Minimum accepted prices are enforced on the AMM level and do not take deposit fees and broadcast fees into account. If a deposit is refunded, the Chainflip protocol deducts a deposit fee and a broadcast fee from the refund amount to pay for the transactions sent by the protocol.
Dollar Cost Average (DCA): Improving price
Any swap can be broken down into smaller "chunks" which are executed over time. This results in longer execution time, but reduces certain risks for LPs which should translate into better pricing for the end user. The chunks are executed according to DCA parameters, which can be set upon opening a deposit channel, and include the number of chunks and the interval between their execution.
If slippage protection is enabled, the minimum price requirement is applied to each individual chunk. If a chunk is executed, but does not meet the minimum price requirement, it is retried a few blocks later, pushing back the execution of any remaining chunks. If the same chunk reaches its retry limit, it will be refunded along with any remaining chunks in a single transaction to the user specified refund address. In that case, any amount successfully swapped in prior chunks is still sent to the user-specified destination address.
Example 1: Successful DCA swap
- A user initiates a swap by depositing 5 BTC to get USDC with a minimum accepted price of 50,000 USDC/BTC. The channel's DCA parameters have been set to split the swap into 5 chunks with an interval of 2 blocks between them.
- The deposit is witnessed at state chain block 100. The first chunk of 1 BTC is scheduled for execution at block 102 (small initial delay allows LPs update their orders for the first chunk).
- At block 102 the chunk is executed with the output of 50,100 USDC, which is within the price limit. According to DCA parameters, the second chunk is scheduled for execution 2 blocks later, at block 104.
- At block 104 the second chunk is executed at a price of 49,900 USDC, which is below the limit, and the swap is reverted. According to slippage protection parameters the chunk is to be retried a few times before the swap is refunded, with the first atttempt scheduled for block 109.
- At block 109 the second chunk is retried, and this time gives the user the price of 50,070 USDC, which is within the limit.
- The remaining chunks are also executed successfully at blocks 111, 113, and 115 resulting in 50020 USDC, 50010 USDC, and 50000 USDC respectively.
- The total output of the swap is 250,200 USDC which is sent to the user's USDC wallet address.
Example 2: DCA with partial refund
- A user initiates a swap by depositing 5 BTC to get USDC with a minimum accepted price of 50,000 USDC/BTC. The channel's DCA parameters have been set to split the swap into 5 chunks with an interval of 2 blocks between them.

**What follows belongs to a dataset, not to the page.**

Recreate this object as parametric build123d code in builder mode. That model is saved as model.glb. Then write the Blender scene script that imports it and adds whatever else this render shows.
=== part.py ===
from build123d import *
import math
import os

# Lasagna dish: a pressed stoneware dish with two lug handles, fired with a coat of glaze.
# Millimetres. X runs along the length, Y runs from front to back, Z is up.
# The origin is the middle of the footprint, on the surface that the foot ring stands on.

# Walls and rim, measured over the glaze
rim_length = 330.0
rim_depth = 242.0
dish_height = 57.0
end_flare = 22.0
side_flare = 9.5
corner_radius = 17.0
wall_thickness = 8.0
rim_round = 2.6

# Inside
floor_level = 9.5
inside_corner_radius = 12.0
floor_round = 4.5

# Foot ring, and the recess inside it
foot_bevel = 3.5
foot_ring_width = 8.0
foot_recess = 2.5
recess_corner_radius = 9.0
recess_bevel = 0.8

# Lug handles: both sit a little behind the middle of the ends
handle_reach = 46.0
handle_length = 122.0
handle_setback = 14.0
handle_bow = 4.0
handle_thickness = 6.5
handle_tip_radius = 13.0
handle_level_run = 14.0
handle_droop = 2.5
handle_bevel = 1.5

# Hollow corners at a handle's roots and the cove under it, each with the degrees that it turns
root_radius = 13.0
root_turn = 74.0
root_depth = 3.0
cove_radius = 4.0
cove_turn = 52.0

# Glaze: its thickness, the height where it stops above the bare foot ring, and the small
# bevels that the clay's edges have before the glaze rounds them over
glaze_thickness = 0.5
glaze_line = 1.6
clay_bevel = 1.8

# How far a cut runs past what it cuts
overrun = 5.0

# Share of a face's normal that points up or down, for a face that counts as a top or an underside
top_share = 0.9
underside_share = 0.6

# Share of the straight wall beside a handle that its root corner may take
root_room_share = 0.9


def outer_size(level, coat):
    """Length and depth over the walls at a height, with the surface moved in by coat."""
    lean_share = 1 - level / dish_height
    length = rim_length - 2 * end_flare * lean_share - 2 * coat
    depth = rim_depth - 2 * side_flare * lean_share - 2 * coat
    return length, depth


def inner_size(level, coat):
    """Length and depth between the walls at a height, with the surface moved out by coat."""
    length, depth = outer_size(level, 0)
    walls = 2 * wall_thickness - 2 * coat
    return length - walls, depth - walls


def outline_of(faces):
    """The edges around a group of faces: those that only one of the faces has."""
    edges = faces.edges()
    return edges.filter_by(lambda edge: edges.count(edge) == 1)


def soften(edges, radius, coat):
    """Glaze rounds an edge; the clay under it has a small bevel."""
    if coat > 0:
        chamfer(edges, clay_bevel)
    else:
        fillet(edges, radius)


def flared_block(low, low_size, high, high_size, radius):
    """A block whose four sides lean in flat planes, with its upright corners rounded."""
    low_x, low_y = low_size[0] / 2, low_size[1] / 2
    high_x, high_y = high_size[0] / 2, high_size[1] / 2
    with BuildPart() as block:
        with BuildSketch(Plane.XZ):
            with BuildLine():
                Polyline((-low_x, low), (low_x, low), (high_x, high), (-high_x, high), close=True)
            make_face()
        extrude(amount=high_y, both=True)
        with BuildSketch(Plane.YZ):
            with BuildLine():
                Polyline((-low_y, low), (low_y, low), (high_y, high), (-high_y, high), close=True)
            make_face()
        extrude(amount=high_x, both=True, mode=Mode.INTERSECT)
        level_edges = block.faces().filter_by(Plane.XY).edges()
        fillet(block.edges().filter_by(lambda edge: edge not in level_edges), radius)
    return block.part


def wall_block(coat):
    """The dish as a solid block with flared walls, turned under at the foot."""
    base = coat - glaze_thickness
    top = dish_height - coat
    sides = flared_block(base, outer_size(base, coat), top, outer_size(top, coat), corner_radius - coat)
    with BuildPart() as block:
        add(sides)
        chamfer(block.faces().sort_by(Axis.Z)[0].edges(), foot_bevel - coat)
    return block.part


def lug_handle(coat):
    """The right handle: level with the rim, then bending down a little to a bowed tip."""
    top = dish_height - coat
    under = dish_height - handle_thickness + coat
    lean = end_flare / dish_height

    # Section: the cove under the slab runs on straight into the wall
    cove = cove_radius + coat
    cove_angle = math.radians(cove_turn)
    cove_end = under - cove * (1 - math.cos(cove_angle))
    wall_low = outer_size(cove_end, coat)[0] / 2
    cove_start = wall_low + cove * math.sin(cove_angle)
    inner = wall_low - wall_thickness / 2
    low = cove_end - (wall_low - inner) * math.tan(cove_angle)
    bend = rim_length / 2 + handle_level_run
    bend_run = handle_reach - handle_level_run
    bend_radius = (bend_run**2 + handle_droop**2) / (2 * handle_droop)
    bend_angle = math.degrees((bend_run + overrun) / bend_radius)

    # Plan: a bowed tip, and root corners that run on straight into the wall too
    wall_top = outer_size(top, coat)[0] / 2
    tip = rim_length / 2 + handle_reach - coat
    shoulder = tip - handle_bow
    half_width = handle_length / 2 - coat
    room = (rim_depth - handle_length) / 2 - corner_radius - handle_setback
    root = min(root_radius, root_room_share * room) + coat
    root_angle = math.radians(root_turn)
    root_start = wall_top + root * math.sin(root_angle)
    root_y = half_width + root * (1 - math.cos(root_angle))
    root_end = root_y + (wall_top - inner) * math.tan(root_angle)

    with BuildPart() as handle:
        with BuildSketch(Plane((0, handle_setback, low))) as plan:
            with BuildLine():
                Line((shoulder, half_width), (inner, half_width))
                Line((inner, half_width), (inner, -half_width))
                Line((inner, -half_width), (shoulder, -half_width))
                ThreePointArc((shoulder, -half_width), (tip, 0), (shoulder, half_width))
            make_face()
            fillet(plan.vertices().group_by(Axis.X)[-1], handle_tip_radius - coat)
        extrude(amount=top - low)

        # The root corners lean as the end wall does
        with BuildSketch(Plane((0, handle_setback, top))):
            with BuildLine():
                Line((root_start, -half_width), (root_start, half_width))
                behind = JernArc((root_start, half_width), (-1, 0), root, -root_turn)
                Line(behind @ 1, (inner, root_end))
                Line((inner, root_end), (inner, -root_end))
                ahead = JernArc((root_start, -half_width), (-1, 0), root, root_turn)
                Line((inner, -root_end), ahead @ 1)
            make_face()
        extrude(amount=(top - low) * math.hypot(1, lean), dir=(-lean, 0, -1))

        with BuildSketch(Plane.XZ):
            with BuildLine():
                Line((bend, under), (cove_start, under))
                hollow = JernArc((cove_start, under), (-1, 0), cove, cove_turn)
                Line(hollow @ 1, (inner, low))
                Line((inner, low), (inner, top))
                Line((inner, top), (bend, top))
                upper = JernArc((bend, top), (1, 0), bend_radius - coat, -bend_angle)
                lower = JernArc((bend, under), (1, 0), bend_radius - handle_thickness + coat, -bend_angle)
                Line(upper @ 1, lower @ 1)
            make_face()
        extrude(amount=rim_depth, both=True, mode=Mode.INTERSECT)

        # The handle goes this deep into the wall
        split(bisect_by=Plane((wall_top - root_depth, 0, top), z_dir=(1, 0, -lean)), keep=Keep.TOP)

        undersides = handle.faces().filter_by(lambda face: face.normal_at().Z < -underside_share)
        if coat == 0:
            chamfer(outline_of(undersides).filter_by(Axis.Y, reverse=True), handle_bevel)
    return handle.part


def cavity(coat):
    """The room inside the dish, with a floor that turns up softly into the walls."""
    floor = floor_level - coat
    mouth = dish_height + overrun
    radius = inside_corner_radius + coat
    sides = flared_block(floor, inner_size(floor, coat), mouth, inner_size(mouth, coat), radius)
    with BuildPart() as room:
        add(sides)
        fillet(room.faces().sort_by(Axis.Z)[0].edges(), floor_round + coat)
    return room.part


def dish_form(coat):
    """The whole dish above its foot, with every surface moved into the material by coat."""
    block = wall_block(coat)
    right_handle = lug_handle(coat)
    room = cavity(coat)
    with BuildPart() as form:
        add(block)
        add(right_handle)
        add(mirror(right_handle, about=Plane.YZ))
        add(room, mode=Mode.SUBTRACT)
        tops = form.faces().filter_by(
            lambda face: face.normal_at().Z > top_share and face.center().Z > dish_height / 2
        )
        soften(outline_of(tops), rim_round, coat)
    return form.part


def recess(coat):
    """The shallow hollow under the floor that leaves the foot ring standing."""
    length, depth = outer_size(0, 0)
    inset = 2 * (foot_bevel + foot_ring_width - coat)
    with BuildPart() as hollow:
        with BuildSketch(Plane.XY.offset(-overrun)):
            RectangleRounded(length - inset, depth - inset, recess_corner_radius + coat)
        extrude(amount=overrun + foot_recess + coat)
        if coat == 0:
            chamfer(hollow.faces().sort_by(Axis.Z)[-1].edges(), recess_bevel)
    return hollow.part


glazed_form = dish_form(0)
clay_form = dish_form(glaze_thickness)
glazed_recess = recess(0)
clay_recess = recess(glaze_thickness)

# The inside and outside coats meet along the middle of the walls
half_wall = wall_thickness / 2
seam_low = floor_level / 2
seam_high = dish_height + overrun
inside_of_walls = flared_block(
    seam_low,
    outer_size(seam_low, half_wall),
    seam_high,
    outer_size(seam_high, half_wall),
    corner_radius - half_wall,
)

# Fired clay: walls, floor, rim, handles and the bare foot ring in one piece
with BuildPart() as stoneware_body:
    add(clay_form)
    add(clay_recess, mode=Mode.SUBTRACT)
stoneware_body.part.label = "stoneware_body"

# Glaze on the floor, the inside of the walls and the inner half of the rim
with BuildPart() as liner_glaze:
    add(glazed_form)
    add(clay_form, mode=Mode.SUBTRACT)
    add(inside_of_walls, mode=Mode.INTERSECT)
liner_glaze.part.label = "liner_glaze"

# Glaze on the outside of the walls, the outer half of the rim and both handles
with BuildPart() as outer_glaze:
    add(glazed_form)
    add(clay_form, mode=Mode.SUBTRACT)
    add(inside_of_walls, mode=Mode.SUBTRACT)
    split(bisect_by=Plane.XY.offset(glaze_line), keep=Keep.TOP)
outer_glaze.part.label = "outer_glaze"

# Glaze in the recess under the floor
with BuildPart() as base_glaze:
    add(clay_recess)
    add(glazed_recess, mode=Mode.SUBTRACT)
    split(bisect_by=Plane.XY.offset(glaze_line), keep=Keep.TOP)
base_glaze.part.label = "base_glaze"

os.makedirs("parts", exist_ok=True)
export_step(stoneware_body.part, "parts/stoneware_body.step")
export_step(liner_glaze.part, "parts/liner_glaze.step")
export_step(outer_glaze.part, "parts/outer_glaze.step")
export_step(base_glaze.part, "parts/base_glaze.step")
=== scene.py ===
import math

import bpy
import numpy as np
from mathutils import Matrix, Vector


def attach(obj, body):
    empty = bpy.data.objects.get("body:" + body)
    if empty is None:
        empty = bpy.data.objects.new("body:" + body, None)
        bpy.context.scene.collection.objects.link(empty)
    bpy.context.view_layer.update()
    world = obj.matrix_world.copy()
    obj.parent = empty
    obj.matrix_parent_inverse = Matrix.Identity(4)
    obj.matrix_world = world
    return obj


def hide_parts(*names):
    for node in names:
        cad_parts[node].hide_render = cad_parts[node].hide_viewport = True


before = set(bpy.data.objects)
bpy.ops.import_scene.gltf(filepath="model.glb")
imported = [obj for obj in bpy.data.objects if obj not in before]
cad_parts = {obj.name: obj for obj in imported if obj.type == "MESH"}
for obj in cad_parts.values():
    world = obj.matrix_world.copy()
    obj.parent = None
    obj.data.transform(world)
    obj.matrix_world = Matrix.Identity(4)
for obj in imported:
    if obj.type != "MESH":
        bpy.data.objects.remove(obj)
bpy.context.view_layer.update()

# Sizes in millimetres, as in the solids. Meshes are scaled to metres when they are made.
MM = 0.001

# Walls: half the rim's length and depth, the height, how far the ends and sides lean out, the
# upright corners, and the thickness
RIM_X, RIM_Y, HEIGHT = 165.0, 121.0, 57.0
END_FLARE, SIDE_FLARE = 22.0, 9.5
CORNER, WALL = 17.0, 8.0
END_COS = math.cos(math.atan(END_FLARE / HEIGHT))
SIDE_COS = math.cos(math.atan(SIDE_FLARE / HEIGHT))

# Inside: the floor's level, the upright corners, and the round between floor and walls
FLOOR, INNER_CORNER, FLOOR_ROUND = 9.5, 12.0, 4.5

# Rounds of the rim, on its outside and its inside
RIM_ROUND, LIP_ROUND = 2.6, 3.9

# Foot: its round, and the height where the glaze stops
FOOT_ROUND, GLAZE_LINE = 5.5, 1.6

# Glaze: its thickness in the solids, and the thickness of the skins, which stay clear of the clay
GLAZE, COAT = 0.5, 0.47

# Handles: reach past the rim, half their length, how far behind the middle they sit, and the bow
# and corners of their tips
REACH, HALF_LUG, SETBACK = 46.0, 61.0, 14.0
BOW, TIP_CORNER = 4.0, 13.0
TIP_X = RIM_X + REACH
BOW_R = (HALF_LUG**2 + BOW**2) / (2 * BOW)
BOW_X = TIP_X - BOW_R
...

- The deposit is witnessed at state chain block 100. The first chunk of 1 BTC is scheduled for execution at block 102.
- At block 102 the chunk is executed with the output of 50,100 USDC, which is within the price limit. According to DCA parameters, the second chunk is scheduled for execution 2 blocks later, at block 104.

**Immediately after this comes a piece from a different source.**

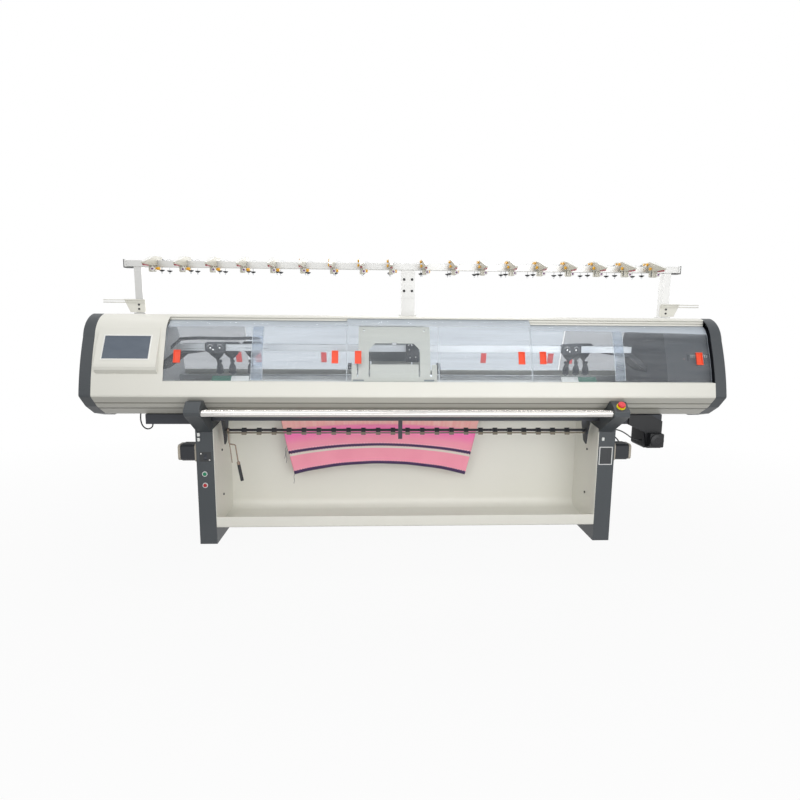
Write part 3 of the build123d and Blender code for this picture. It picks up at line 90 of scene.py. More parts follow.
class Wire:
    """One shader socket. Arithmetic on it adds Math nodes, and make() adds any other node."""
    __add__ = __radd__ = operator("ADD")
    __mul__ = __rmul__ = operator("MULTIPLY")
    __sub__, __rsub__ = operator("SUBTRACT"), operator("SUBTRACT", swapped=True)
    __truediv__, __mod__ = operator("DIVIDE"), operator("FLOORED_MODULO")
    __gt__, __lt__, __abs__ = operator("GREATER_THAN"), operator("LESS_THAN"), operator("ABSOLUTE")

    def __init__(self, tree, socket=None):
        self.tree, self.socket = tree, socket

    def make(self, kind, settings=None, out=0, **values):
        """Adds a node, sets it up, fills its sockets by name or by _number, and gives one output."""
        node = self.tree.nodes.new("ShaderNode" + kind)
        for name, value in (settings or {}).items():
            setattr(node, name, value)
        for name, value in values.items():
            plain = name.strip("_")
            socket = node.inputs[int(plain)] if plain.isdigit() else node.inputs[plain.replace("_", " ")]
            if isinstance(value, Wire):
                value.link(socket)
            else:
                socket.default_value = value
        return Wire(self.tree, node.outputs[out])

    def link(self, socket):
        self.tree.links.new(self.socket, socket)

    def cover(self):
        """Makes this the surface of its material."""
        self.link(self.tree.nodes["Material Output"].inputs["Surface"])

    def math(self, operation, first, second=0.0):
        return self.make("Math", {"operation": operation}, _0=first, _1=second)

    def clamped(self):
        """This, held between 0 and 1."""
        return self.math("MINIMUM", self.math("MAXIMUM", self, 0.0), 1.0)

    def mix(self, low, high):
        """The first where this is 0 and the second where it is 1: each a wire or a screen colour."""
        low, high = (end if isinstance(end, Wire) else linear(*end) for end in (low, high))
        return self.make("Mix", {"data_type": "RGBA"}, 2, _0=self, _6=low, _7=high)

    def place(self):
        """The point on the piece, in metres, as a vector and as its X, Y and Z."""
        point = self.make("TexCoord", out=3)
        parts = [self.make("SeparateXYZ", out=number, Vector=point) for number in range(3)]
        return (point, *parts)

    def noise(self, point, scale, detail=3.0):
        return self.make("TexNoise", Vector=point, Scale=scale, Detail=detail)

    def stretched(self, point, x=1.0, y=1.0, z=1.0):
        return self.make("Mapping", Vector=point, Scale=(x, y, z))

    def bump(self, height, distance):
        return self.make("Bump", Strength=0.6, Distance=distance, Height=height)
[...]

- As in the example above, the second chunk fails at block 104 and is retried at block 109. This time, however, the retry also fails, and the swap is aborted (to keep the example simple we assume only one retry is allowed). As a result, the amount of 50100 USDC from the successfully executed chunks is sent to the user's destination USDC wallet address. The remaining 4 BTC is refunded to the user's refund BTC wallet address.
USDC as an intermediate asset
It's important to note how Chainflip uses USD as the default pairing for all liquidity pools, with USDC (ERC20) as collateral. This design choice optimizes pricing while reducing liquidity fragmentation and aggregates slippage. USDC is chosen as the primary stablecoin base asset due to its high liquidity, adoption in DeFi, and secure structure compared to other options like USDT and algorithmic-stablecoins.